#### [Dataset excerpt]
- - - - -

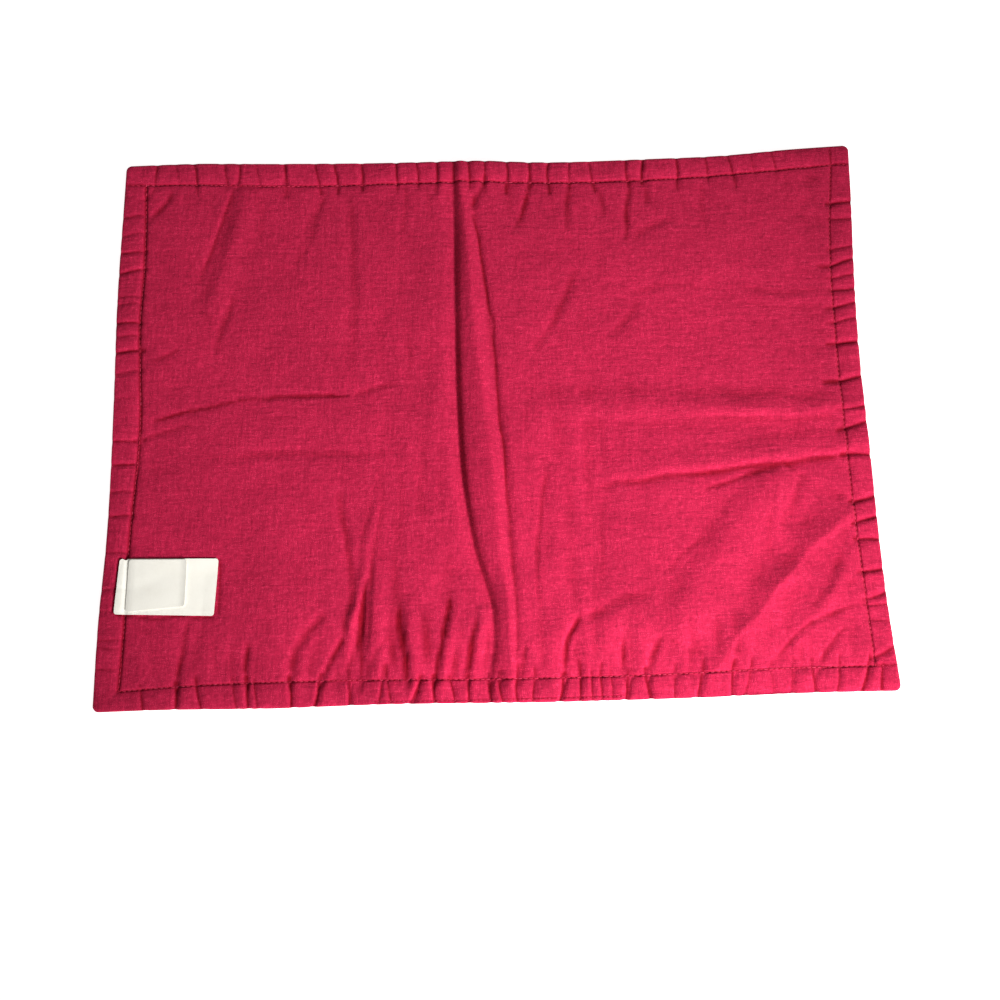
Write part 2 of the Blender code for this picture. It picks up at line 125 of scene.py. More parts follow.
@dataclass(frozen=True)
class Crease:
    """A ridge (height above 0) or trough (below 0) along a line that bends towards a point.

    It runs left to right or top to bottom. near is its width to the left or below, and far its
    width to the right or above.
    """

    height: float
    near: float
    far: float
    start: Point
    bend: Point
    end: Point
    fall: Fall = Fall.SOFT
    grows_over: float = 0.25
    fades_over: float = 0.35
    steps: int = 10
    pinched_from: float = 0.6       # a trough of this depth for each mm of width is fully pinched, and gets full painted shade
    least_pinch: float = 0.2
    # width of the painted shade line along a pinched trough
    shade_line_width: float = 1.3

    def path(self) -> np.ndarray:
        """Find the crease's line.

        Returns:
            Its points, with a last axis of two.
        """
        t = np.linspace(0.0, 1.0, self.steps + 1)[:, None]
        start, bend, end = np.array((self.start, self.bend, self.end), dtype=float)
        return (1 - t) ** 2 * start + 2 * t * (1 - t) * bend + t * t * end

    def shape(self, height: np.ndarray, x: np.ndarray, y: np.ndarray) -> None:
        """Add the crease to a list of heights.

        Args:
            height: Heights of the points, changed in place.
            x: The points' places along x.
            y: The points' places along y.
        """
        inside, distance, width, strength = self._reached(x, y)
        height[inside] += self.height * self.fall.share(distance, width) * strength

    def mark(self, painted_shade: np.ndarray, x: np.ndarray, y: np.ndarray) -> None:
        """Paint shade along the line of a trough, as far as it is pinched.

        Args:
            painted_shade: Painted shade of the points, changed in place.
            x: The points' places along x.
            y: The points' places along y.
        """
        pinch = min(-self.height / (self.pinched_from * min(self.near, self.far)), 1.0)
        if pinch > self.least_pinch:
            inside, distance, _, strength = self._reached(x, y)
            line = pinch * Fall.SOFT.share(distance, self.shade_line_width) * strength
            painted_shade[inside] = np.maximum(painted_shade[inside], line)

    def _reached(self, x: np.ndarray, y: np.ndarray) -> Arrays:
        """Find the points that the crease reaches.

        Args:
            x: The points' places along x.
            y: The points' places along y.

        Returns:
            Their numbers, their distances from its line, its width on their side, and its
            strength there.
        """
        path = self.path()
        reach = max(self.near, self.far)
        low, high = path.min(axis=0) - reach, path.max(axis=0) + reach
        inside = np.flatnonzero((x > low[0]) & (x < high[0]) & (y > low[1]) & (y < high[1]))
        px, py = x[inside], y[inside]
        best, side, along = np.full(px.shape, np.inf), np.zeros(px.shape), np.zeros(px.shape)
        for step, (tail, head) in enumerate(zip(path[:-1], path[1:])):
            run = head - tail
            t = np.clip(((px - tail[0]) * run[0] + (py - tail[1]) * run[1]) / (run @ run), 0.0, 1.0)
            off_x, off_y = px - tail[0] - t * run[0], py - tail[1] - t * run[1]
            distance = np.hypot(off_x, off_y)
            nearer = distance < best
            best = np.where(nearer, distance, best)
            side = np.where(nearer, run[0] * off_y - run[1] * off_x, side)
            along = np.where(nearer, (step + t) / self.steps, along)
        width = np.where(side > 0, self.far, self.near)
        grown = np.clip(along / self.grows_over, 0.0, 1.0)
        left = np.clip((1 - along) / self.fades_over, 0.0, 1.0)
        return inside, best, width, np.sqrt(grown * left)


@dataclass(frozen=True)
class Unevenness:
    """Slight random rise and fall of the cloth, in cells of a given size, over a soft region."""

    height: float
    cell: Point
    seed: int
    middle: Point = (0.0, 0.0)
    reach: Point = (1e6, 1e6)
    span: float = 260.0             # the cells cover the cloth this far from its middle

    def at(self, x: np.ndarray, y: np.ndarray) -> np.ndarray:
        """Find the rise of the cloth.

        Args:
            x: Places along x.
            y: Places along y.

        Returns:
            The rise at each point.
        """
        near = range(4)             # a point is blended from four lattice points each way
        counts = [int(2 * self.span / size) + len(near) for size in self.cell]
        lattice = np.random.default_rng(self.seed).uniform(-1.0, 1.0, counts)
        spots = [(np.clip(place, -self.span, self.span) + self.span) / size
                 for place, size in zip((x, y), self.cell)]
        cells = [spot.astype(int) for spot in spots]
        weights = [self._weights(spot - cell) for spot, cell in zip(spots, cells)]
        total = np.zeros(x.shape)
        for right in near:
            for away in near:
                corner = lattice[cells[0] + right, cells[1] + away]
                total += weights[0][right] * weights[1][away] * corner
        far = np.hypot((x - self.middle[0]) / self.reach[0], (y - self.middle[1]) / self.reach[1])
        return self.height * total * Fall.SOFT.share(far, 1.0)

    @staticmethod
    def _weights(t: np.ndarray) -> Arrays:
        """Return the four weights of a smooth blend between lattice points."""
        return ((1 - t) ** 3 / 6, (3 * t ** 3 - 6 * t ** 2 + 4) / 6,
                (-3 * t ** 3 + 3 * t ** 2 + 3 * t + 1) / 6, t ** 3 / 6)


@dataclass(frozen=True)
class Pucker:
    """A pinch across the hem: where it meets the edge and the stitching, its depth and its tail."""

    edge: float
    stitch: float
    depth: float
    tail: float


class Side(Enum):
    """A side of the mat: whether it runs along x, and the direction of its outside."""

    BOTTOM = (True, -1.0)
    RIGHT = (False, 1.0)
    TOP = (True, 1.0)
    LEFT = (False, -1.0)

    @property
    def level(self) -> bool:
        """Whether the side runs along x."""
        return self.value[0]

    @property
    def outward(self) -> float:
        """Direction of the outside, across the side."""
        return self.value[1]

    def split(self, x: np.ndarray, y: np.ndarray) -> Arrays:
        """Return the places along and across the side."""
        return (x, y) if self.level else (y, x)


class HemLine(Enum):
    """A line that runs along a side of the hem."""

    EDGE = "edge"
    STITCH = "stitch"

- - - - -

#### [Your instructions]
Only the lines from the first line of the material above through the line that contains "towards a point." should be quoted, each one exactly.

#### [Worked solution]
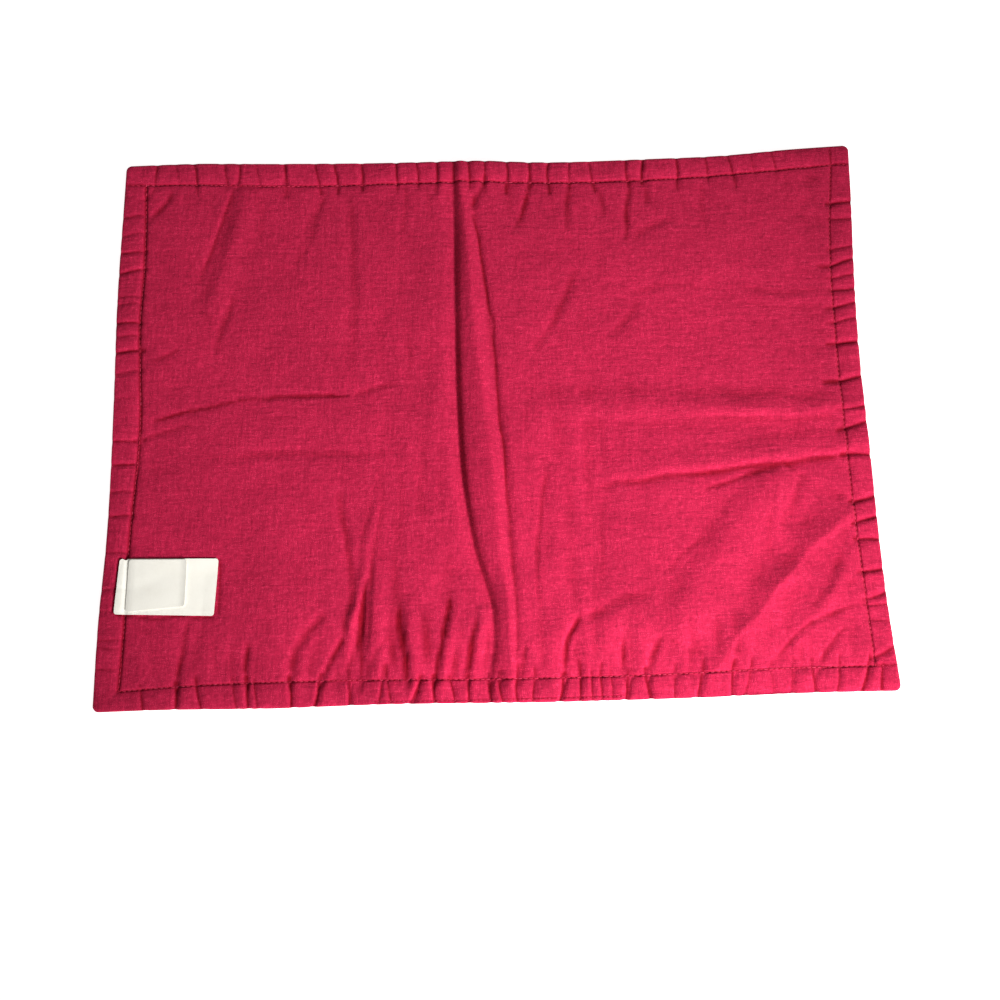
Write part 2 of the Blender code for this picture. It picks up at line 125 of scene.py. More parts follow.
@dataclass(frozen=True)
class Crease:
    """A ridge (height above 0) or trough (below 0) along a line that bends towards a point.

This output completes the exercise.